Four-point bending test of high-early-strength high ductility concrete (HES-HDC): early mechanical behavior and toughness evaluation

To investigate the early mechanical response of high-early-strength high ductility concrete (HES-HDC), a four-point bending test was conducted. The effects of fiber type, fiber content, curing age, sand-binder ratio ( s / b ), and hydroxypropyl methylcellulose (HPMC) content on the crack pattern, load–deflection curve, flexural strength, and deflection of HES-HDC were studied. Based on the test results, a flexural toughness evaluation method suitable for the characteristics of HDC was proposed. The results showed that under flexural load, the load–deflection curve of HES-HDC exhibited a deflection-hardening response, with multiple cracks developed during the failure process. The flexural strength of HES-HDC reaches more than 5 MPa in 2 h, meeting the requirements for open traffic.

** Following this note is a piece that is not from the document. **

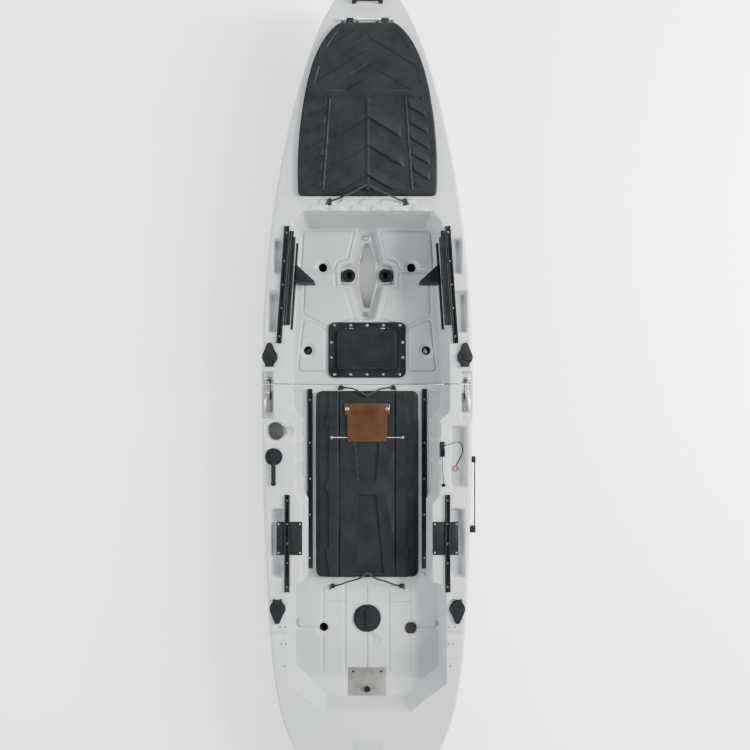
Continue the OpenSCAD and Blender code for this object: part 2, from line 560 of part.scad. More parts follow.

Fiber type, fiber content, and curing age had a significant impact on the cracking behavior, deflection-hardening response, and flexural strength of HES-HDC. The higher the fiber pullout proportion and bridging stress during the crack-bridging was, the higher the deflection and energy absorption of HES-HDC exhibited. The existing flexural toughness evaluation methods were not applicable for HDC assessment due to their inability to consider the influence of different fiber types on the deflection-hardening response of HDC. A flexural toughness index in the form of energy ratio and a flexural strength coefficient in the form of strength ratio was proposed, which can effectively evaluate the flexural toughness of the HES-HDC beam during its whole loading process. This method took into account the large deformation of HDC and eliminated the influence of specimen size by using dimensionless forms.